Up to today, The Voyage of the Dawn Treader had been my favorite.  The imagery of the dragon and that whole part of the story is very powerful.  And then my mental pictures of the part where they go through the sea of darkness (or whatever its name is) stick out in my mind.  Just an adventurous story all the way around.  Encouraging reads, these chronicles.

Anyway, I went into this morning’s read just wanting to barrel through it since I had heard such good things about the next book in the series, The Magician’s Nephew.  I was blown away by the tale of this talking Horse and his boy.  I’m still not done, but where I was able to finish left me on the verge of tears.  There I was, sitting in front of a bunch of high schoolers, getting goose bumps on my arms and holding the tears back.  The imagery of Aslan, his character, his faithfulness, his following each person’s own story.  Lewis has written wonderful ways to describe in part the awesomeness and tenderness of our Savior.  I haven’t even finished it yet, but The Horse and His Boy is now my fav chronicle.

To bring you up to speed in the story:  upon what appears to be a high mountatin road, Shasta, the main character, is traveling on a horse he’s not used to in the midst of growing darkness and fog.  He can see nothing, but senses that someone or something is walking beside him.

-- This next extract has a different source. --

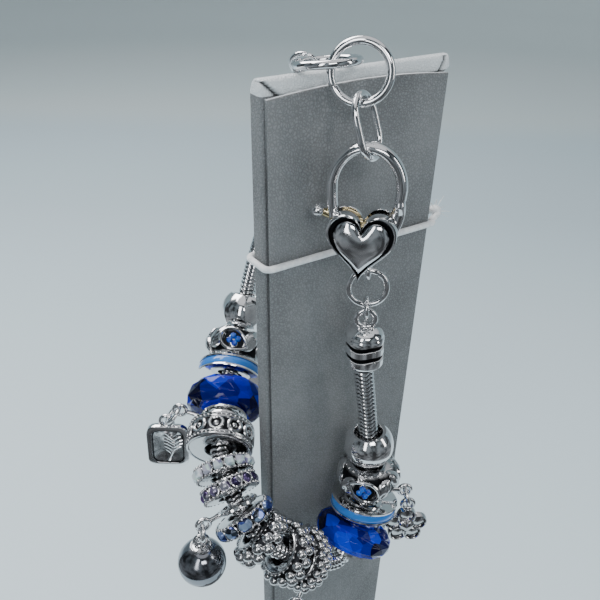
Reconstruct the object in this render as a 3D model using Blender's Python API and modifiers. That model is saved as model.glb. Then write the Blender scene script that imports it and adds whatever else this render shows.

(I will post the amazing section of the book when I get a smidge more time to type it out.  Tried to find the text online, but to no avail.)

7 Comments leave one →
  1. Tam permalink
    December 5, 2005 9:32 am

    Ahhh! That one is one of my favorites also. I love The Magician’s Nephew. Such an awesome story.

    My dad used to read that series to us every vacation as we sat around the campfire. Such memories! Can’t wait to see the first movie…

  2. December 5, 2005 12:28 pm

    I love that part, too. It’s such a beautiful picture of Yahweh being all that he his to us. Myself, myself, MYSELF!!!

  3. December 5, 2005 12:29 pm

    I could talk Narnia non stop and not get tired of it. Geary and I have a date to go see the movie this Saturday. =D

  4. December 5, 2005 2:18 pm

    You know, JT once LIVED at A Horse and His Boy.

  5. December 6, 2005 10:02 pm

    HHB really is excellent. I love what a different feel it has from the other Narnia books, it is such a change of pace.

  6. December 7, 2005 9:16 am

    Lubeck used to use HHB as an example of the Kethubim. The stories could really fit anywhere and you still get an amazing feel for who Aslan/YHWH really is.

  7. Slothboy permalink
    December 8, 2005 2:07 pm

    Personally I always loved The Voyage of the Dawn Treader, but most of the books were really good. I don’t remember caring for the Last Battle all that much but I could read voyage over and over.

    I just was looking on amazon and I see that the last battle is available on Audio Book, read by Patrick Stewart. Fogey’s head would explode.